BEGIN Recorded information

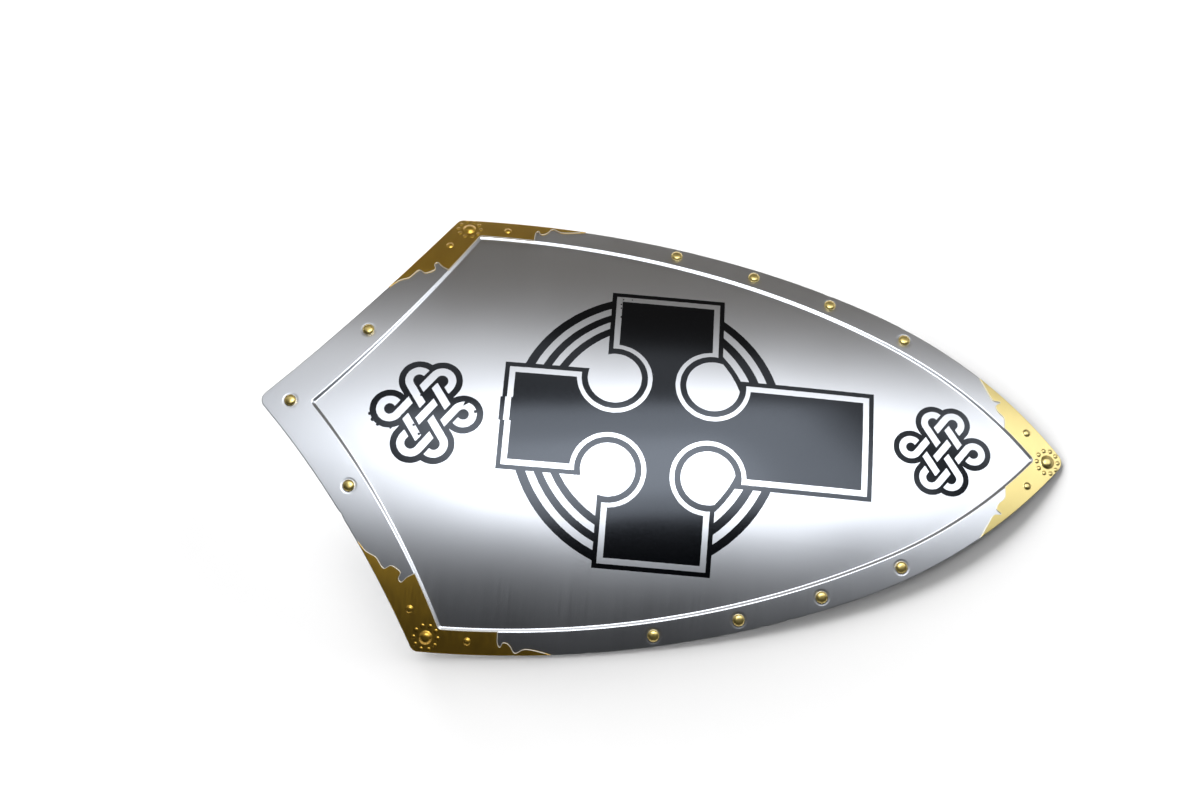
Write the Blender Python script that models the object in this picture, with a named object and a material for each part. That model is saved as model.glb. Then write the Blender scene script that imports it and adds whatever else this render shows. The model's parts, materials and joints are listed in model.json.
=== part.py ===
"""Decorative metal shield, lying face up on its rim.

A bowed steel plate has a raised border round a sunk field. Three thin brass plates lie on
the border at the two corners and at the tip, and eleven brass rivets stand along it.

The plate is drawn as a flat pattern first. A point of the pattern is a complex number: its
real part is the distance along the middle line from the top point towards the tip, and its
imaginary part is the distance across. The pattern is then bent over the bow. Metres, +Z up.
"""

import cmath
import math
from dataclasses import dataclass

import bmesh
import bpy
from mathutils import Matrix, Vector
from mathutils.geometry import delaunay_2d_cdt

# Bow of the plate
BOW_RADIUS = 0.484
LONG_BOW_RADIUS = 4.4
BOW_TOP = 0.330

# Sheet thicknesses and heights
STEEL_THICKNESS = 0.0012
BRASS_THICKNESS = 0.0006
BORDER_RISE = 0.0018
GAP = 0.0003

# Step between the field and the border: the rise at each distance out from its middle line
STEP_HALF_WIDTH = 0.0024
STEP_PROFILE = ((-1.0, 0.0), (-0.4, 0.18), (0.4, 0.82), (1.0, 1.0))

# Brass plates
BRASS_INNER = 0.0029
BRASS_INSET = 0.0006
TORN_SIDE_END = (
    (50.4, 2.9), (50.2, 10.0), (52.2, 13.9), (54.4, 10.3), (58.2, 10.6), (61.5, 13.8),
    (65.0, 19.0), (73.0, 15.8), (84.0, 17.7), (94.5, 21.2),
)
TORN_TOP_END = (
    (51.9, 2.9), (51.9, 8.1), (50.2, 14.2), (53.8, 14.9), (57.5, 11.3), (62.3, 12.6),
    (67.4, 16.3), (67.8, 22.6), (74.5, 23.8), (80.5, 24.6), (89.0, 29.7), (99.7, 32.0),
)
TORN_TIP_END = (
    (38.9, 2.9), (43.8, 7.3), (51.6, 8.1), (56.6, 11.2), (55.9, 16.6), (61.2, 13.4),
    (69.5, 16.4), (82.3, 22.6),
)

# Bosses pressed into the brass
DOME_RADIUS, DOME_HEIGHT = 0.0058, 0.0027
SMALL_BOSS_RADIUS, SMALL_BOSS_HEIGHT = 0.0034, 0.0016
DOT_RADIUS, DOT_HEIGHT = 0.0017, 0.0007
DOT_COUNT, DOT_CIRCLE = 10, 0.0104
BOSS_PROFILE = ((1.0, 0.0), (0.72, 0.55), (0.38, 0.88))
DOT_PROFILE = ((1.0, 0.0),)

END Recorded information

▸ Written exercise
Give back the data above exactly as it appears.

▸ Response to the task
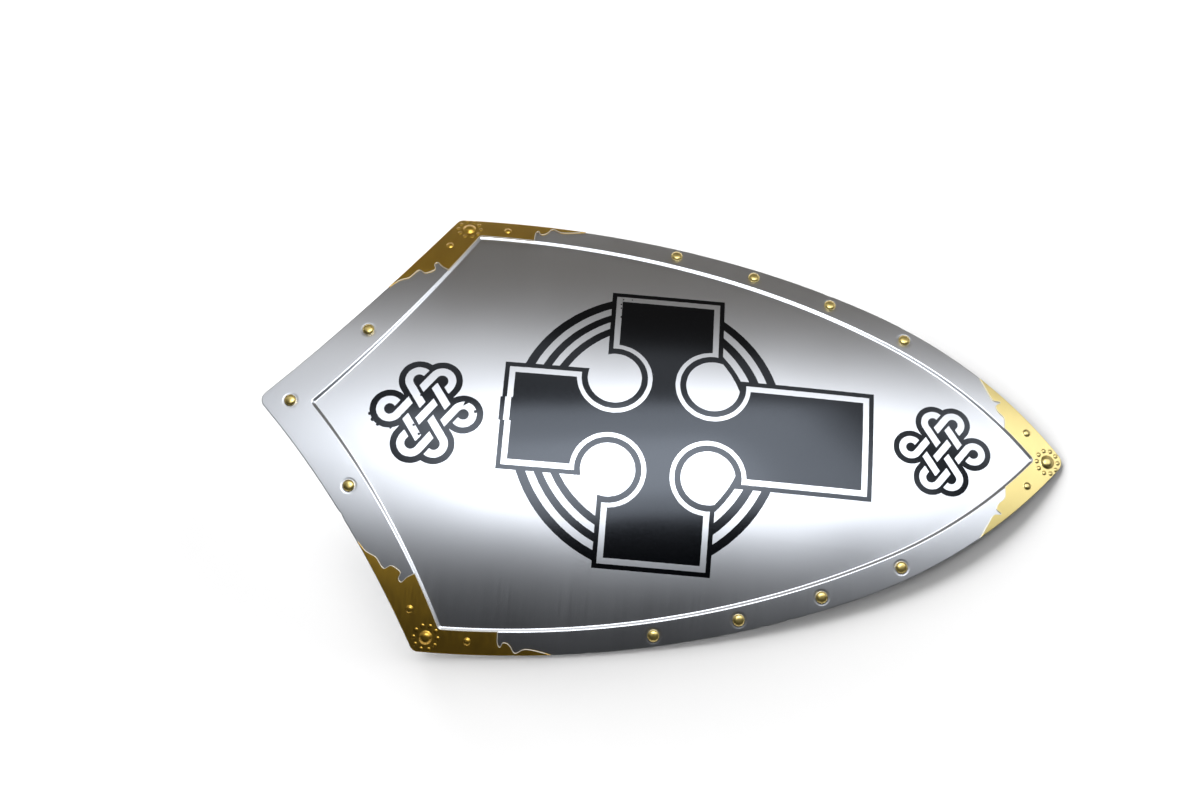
Write the Blender Python script that models the object in this picture, with a named object and a material for each part. That model is saved as model.glb. Then write the Blender scene script that imports it and adds whatever else this render shows. The model's parts, materials and joints are listed in model.json.
=== part.py ===
"""Decorative metal shield, lying face up on its rim.

A bowed steel plate has a raised border round a sunk field. Three thin brass plates lie on
the border at the two corners and at the tip, and eleven brass rivets stand along it.

The plate is drawn as a flat pattern first. A point of the pattern is a complex number: its
real part is the distance along the middle line from the top point towards the tip, and its
imaginary part is the distance across. The pattern is then bent over the bow. Metres, +Z up.
"""

import cmath
import math
from dataclasses import dataclass

import bmesh
import bpy
from mathutils import Matrix, Vector
from mathutils.geometry import delaunay_2d_cdt

# Bow of the plate
BOW_RADIUS = 0.484
LONG_BOW_RADIUS = 4.4
BOW_TOP = 0.330

# Sheet thicknesses and heights
STEEL_THICKNESS = 0.0012
BRASS_THICKNESS = 0.0006
BORDER_RISE = 0.0018
GAP = 0.0003

# Step between the field and the border: the rise at each distance out from its middle line
STEP_HALF_WIDTH = 0.0024
STEP_PROFILE = ((-1.0, 0.0), (-0.4, 0.18), (0.4, 0.82), (1.0, 1.0))

# Brass plates
BRASS_INNER = 0.0029
BRASS_INSET = 0.0006
TORN_SIDE_END = (
    (50.4, 2.9), (50.2, 10.0), (52.2, 13.9), (54.4, 10.3), (58.2, 10.6), (61.5, 13.8),
    (65.0, 19.0), (73.0, 15.8), (84.0, 17.7), (94.5, 21.2),
)
TORN_TOP_END = (
    (51.9, 2.9), (51.9, 8.1), (50.2, 14.2), (53.8, 14.9), (57.5, 11.3), (62.3, 12.6),
    (67.4, 16.3), (67.8, 22.6), (74.5, 23.8), (80.5, 24.6), (89.0, 29.7), (99.7, 32.0),
)
TORN_TIP_END = (
    (38.9, 2.9), (43.8, 7.3), (51.6, 8.1), (56.6, 11.2), (55.9, 16.6), (61.2, 13.4),
    (69.5, 16.4), (82.3, 22.6),
)

# Bosses pressed into the brass
DOME_RADIUS, DOME_HEIGHT = 0.0058, 0.0027
SMALL_BOSS_RADIUS, SMALL_BOSS_HEIGHT = 0.0034, 0.0016
DOT_RADIUS, DOT_HEIGHT = 0.0017, 0.0007
DOT_COUNT, DOT_CIRCLE = 10, 0.0104
BOSS_PROFILE = ((1.0, 0.0), (0.72, 0.55), (0.38, 0.88))
DOT_PROFILE = ((1.0, 0.0),)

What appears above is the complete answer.